Label Distribution Learning with Biased Annotations by Learning Multi-Label Representation
Zhiqiang Kou, Si Qin, Hailin Wang, Mingkun Xie, Shuo Chen, Yuheng Jia, Tongliang Liu, Masashi Sugiyama, Xin Geng
TL;DR
This work tackles label distribution learning (LDL) under biased annotations by reframing the problem: rather than directly denoising distributions, it first converts soft label distributions into hard multi-hot labels and then recovers the true label information while exploiting a low-rank multi-label space to model label correlations. The proposed BLDL framework jointly learns a low-rank multi-label mapping and recovers the true label distributions through a degradation-aware formulation that links $\mathbf{D}$, $\hat{\mathbf{D}}$, and $\hat{\mathbf{L}}$ via an auxiliary matrix $\mathbf{O}$, with a nuclear-norm relaxation and ADMM optimization.

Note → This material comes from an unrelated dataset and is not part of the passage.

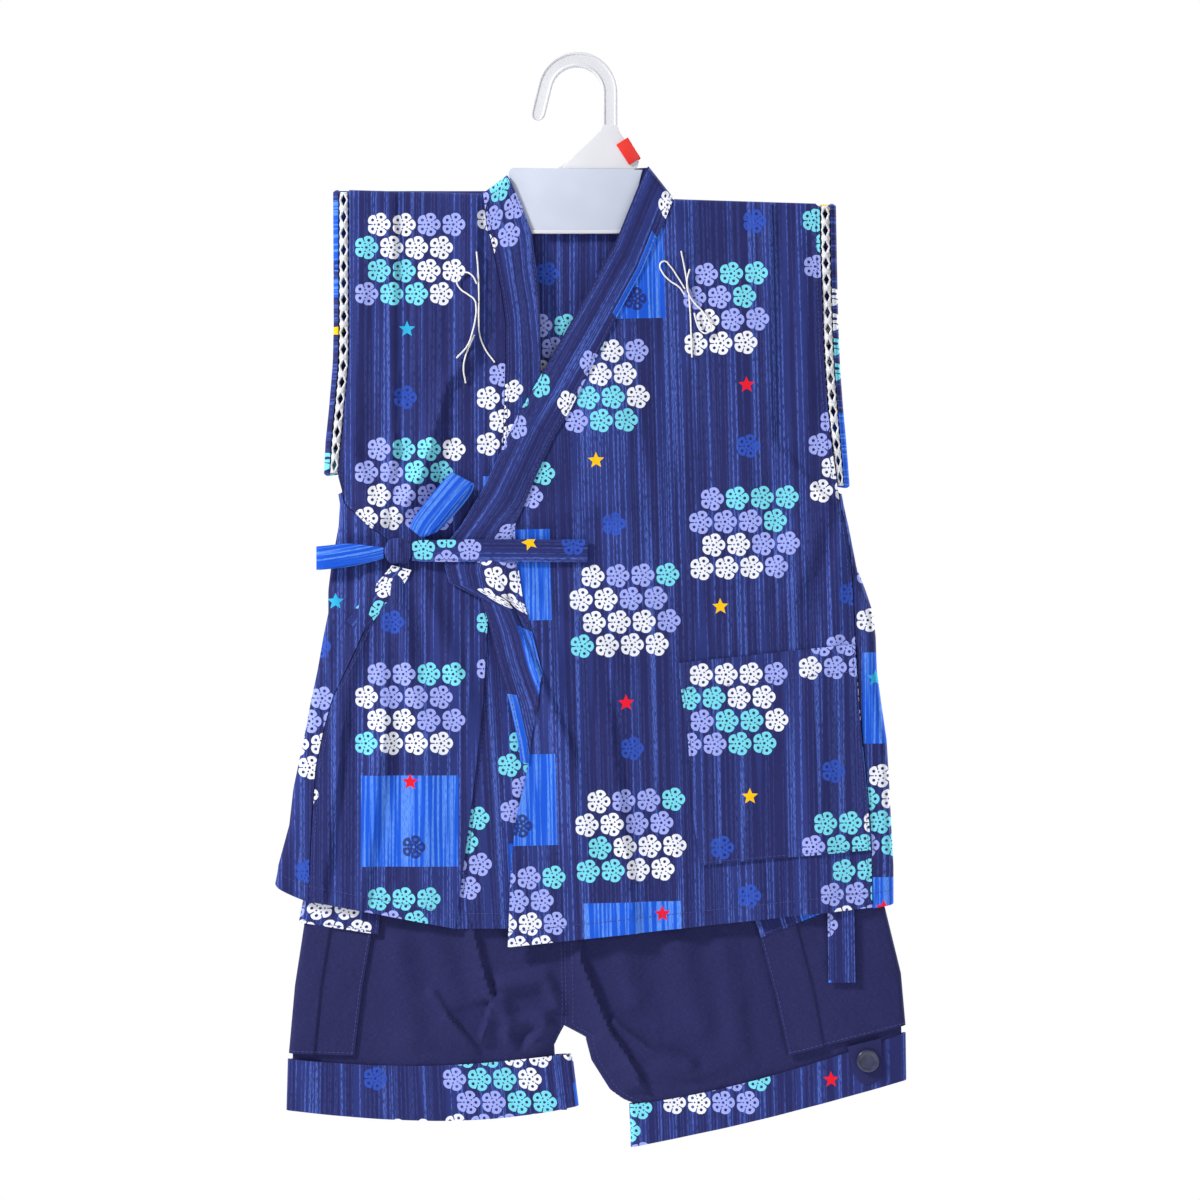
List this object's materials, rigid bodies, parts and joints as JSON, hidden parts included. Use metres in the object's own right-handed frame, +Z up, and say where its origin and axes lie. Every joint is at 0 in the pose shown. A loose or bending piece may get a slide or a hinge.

Theoretical analysis confirms convergence of the ADMM scheme and provides a generalization bound, while extensive experiments on 12 real-world datasets show that BLDL outperforms state-of-the-art LDL methods under bias, with ablations highlighting the importance of both bias recovery and low-rank multi-label modeling. This approach offers robust, scalable LDL in the presence of annotator bias and high-rank distributions, improving practical label-description learning in complex domains.
Abstract
Multi-label learning (MLL) has gained attention for its ability to represent real-world data. Label Distribution Learning (LDL), an extension of MLL to learning from label distributions, faces challenges in collecting accurate label distributions. To address the issue of biased annotations, based on the low-rank assumption, existing works recover true distributions from biased observations by exploring the label correlations. However, recent evidence shows that the label distribution tends to be full-rank, and naive apply of low-rank approximation on biased observation leads to inaccurate recovery and performance degradation. In this paper, we address the LDL with biased annotations problem from a novel perspective, where we first degenerate the soft label distribution into a hard multi-hot label and then recover the true label information for each instance. This idea stems from an insight that assigning hard multi-hot labels is often easier than assigning a soft label distribution, and it shows stronger immunity to noise disturbances, leading to smaller label bias. Moreover, assuming that the multi-label space for predicting label distributions is low-rank offers a more reasonable approach to capturing label correlations. Theoretical analysis and experiments confirm the effectiveness and robustness of our method on real-world datasets.